A splitter comprising a main body, an input connector and at least two output connectors, the connectors being fixed to the main body, and electric wiring housed within the main body connecting the input connector to each of the output connectors, each of the connectors being configured for mating connection in a predetermined connection direction with a complementary connector fixed to a respective electric cable, wherein the arrangement is such that the connection direction of each output connector is substantially parallel to the connection direction of the input connector.
A splitter as claimed in claim 1, wherein there are three output connectors, and the main body has first and second substantially parallel, hollow arms joined by a hollow cross-piece, the input connector being fixed to a first end of one arm, and the three output connectors being connected respectively to the second end of said one arm and to first and second ends of the other arm.
A splitter as claimed in claim 1 or claim 2, wherein the main body is formed from two identical mouldings.
A splitter as claimed in claim 3, wherein the mouldings are made of a plastics material.
A splitter as claimed in claim 4, wherein the plastics material is PBT.
A splitter as claimed in any one of claims 3 to 5, wherein each of the mouldings is formed with complementary projections and recesses for mating with respective recesses and projections on the other moulding.
A splitter as claimed in any one of claims 3 to 6, wherein each of the moulding portions which defines part of the cross-piece is formed with a concave depression for engagement against a curved support member.
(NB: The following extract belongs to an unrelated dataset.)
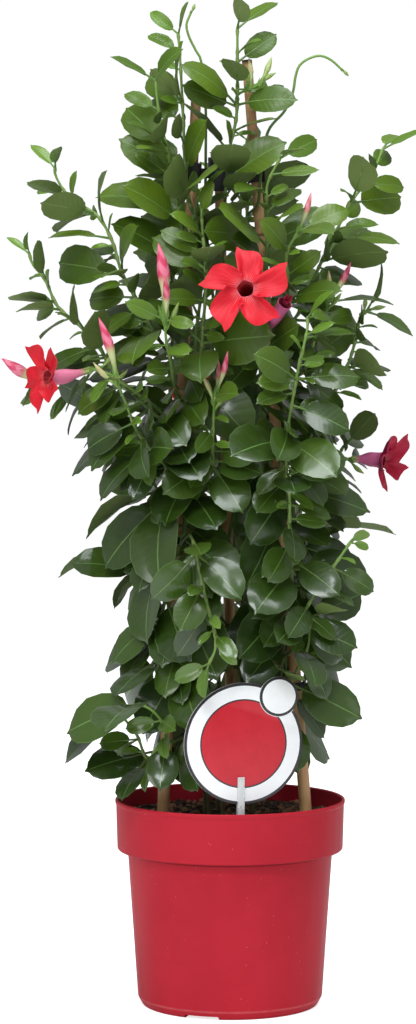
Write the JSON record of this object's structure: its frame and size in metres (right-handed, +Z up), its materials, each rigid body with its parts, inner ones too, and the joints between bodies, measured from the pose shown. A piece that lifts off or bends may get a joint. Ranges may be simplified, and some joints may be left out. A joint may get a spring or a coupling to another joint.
{
  "type": "potted climbing mandevilla",
  "caption": "Red-flowered climbing mandevilla trained up leaning bamboo canes in a round red plastic nursery pot, with a blank round plant label on a stake.",
  "frame": {"origin": "centre of the pot's underside, on the floor", "axes": "+Z up along the plant, -Y towards the viewer of the label, +X to the viewer's right"},
  "size_m": [0.3057, 0.2541, 0.7365],
  "materials": {
    "pot_red": "satin",
    "soil_peat": "matte",
    "bamboo": "satin",
    "black_plastic": "matte",
    "label_card": "satin",
    "stake_clear": "gloss",
    "foliage_green": "satin",
    "petal_red": "satin"
  },
  "bodies": {
    "root": {"pot": "pot_red", "soil": "soil_peat", "cane_left": "bamboo", "cane_right": "bamboo", "cane_back": "bamboo", "spreader": "black_plastic", "tie_left": "black_plastic", "tie_right": "black_plastic", "label": "label_card", "label_stake": "stake_clear", "vine_left_a": "foliage_green", "vine_left_b": "foliage_green", "vine_left_c": "foliage_green", "vine_right_a": "foliage_green", "vine_right_b": "foliage_green", "vine_right_c": "foliage_green", "vine_back_a": "foliage_green", "vine_back_b": "foliage_green", "bloom_main": "petal_red", "bloom_left": "petal_red", "bloom_right": "petal_red", "bloom_half": "petal_red", "bloom_back": "petal_red"}
  },
  "joints": []
}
A splitter as claimed in claim 7, wherein the main body is apertured to receive a tie tag for engagement around said support member, thereby to fix the splitter to said support member.
A splitter as claimed in any one of claims 1 to 8, wherein the input and output connections are so constructed and positioned relative to the main body that the input connector cannot be fitted into an output connector of a substantially similar splitter, and such that the input connector of a substantially similar splitter cannot be fitted into one of its output connectors.